= Task to complete =
Would you print the material exactly, starting at its first line and ending at the line holding "from FreeCAD import"?
Start Recorded data
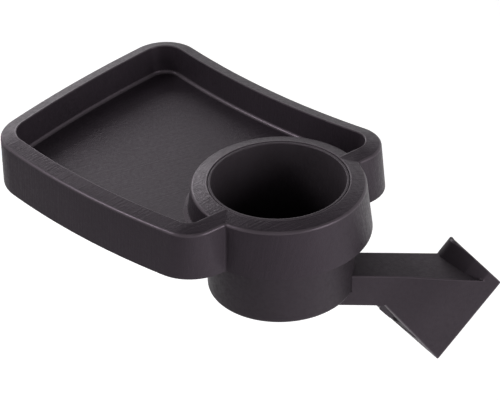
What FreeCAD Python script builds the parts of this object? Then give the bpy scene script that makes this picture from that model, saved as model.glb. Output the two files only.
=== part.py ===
import FreeCAD, Part
import math
import os
from FreeCAD import Placement, Rotation, Vector

# A snack tray with a cup holder. The tray turns about a cup socket, which an arm carries from a
# slanted saddle. The saddle snaps over an inclined frame tube, and a cam lever locks it.
# Millimetres and degrees, +Z up. The origin is on the swivel axis, at the top face of the socket's
# flange. +X runs along the arm to the saddle.

# Heights on the swivel axis
RIM_Z = 5.0            # highest edge of the rim and ring
BEVEL_DROP = 2.8       # the rim's bevel falls this far outwards
SKIRT_Z = -28.0        # lower edge of the tray's outer wall
DISH_Z = -14.5         # top of the dish floor
FLOOR = 2.6            # thickness of the dish floor
WALL = 2.5             # tray wall thickness

# Ring and collar, by radius
RING_IN_R = 42.0       # ring's inner edge
RING_OUT_R = 51.8      # outer edge of the ring's bevel
COLLAR_FOOT_R = 55.0   # collar's outer radius at SKIRT_Z
TOWER_FILLET = 3.0     # where the collar meets the dish floor
JOURNAL_R = 47.8       # collar's inner radius round the socket's flange
GROOVE_R = 49.1        # bottom of the snap ring's groove
GROOVE_TOP, GROOVE_BOTTOM = -5.5, -7.1

# Dish outline at RIM_Z, in the tray's own plan axes: u towards the cup, v towards the user
TRAY_TURN = -39.9      # angle of the u axis from +X
CORNERS = [(-160.6, -67.2), (-165.0, 72.6), (14.8, 71.4), (-6.6, -67.4)]
SAGS = [3.3, -7.94, 0.5, 6.05]            # bulge of the side that starts at each corner, inwards if negative
CORNER_RADII = [16.0, 13.5, 11.0, 9.0]
FOOT_ROUNDER = [6.0, 0.0, 0.0, 7.0]       # how much rounder each corner of the outer wall is at its foot
NO_ROUNDER = [0.0] * 4
BEVEL_WIDTH = 9.8      # plan width of the rim's bevel
OUTER_DRAFT = 2.2      # the outer wall stands this much further out at its foot
INNER_DRAFT = 1.5      # the dish is this much smaller at its floor
DISH_FILLET = 2.5
VALLEY_R = 1.8         # where the outer wall runs into the collar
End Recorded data
= Output of the task =
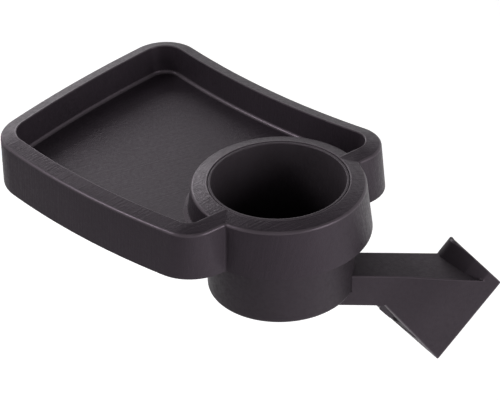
What FreeCAD Python script builds the parts of this object? Then give the bpy scene script that makes this picture from that model, saved as model.glb. Output the two files only.
=== part.py ===
import FreeCAD, Part
import math
import os
from FreeCAD import Placement, Rotation, Vector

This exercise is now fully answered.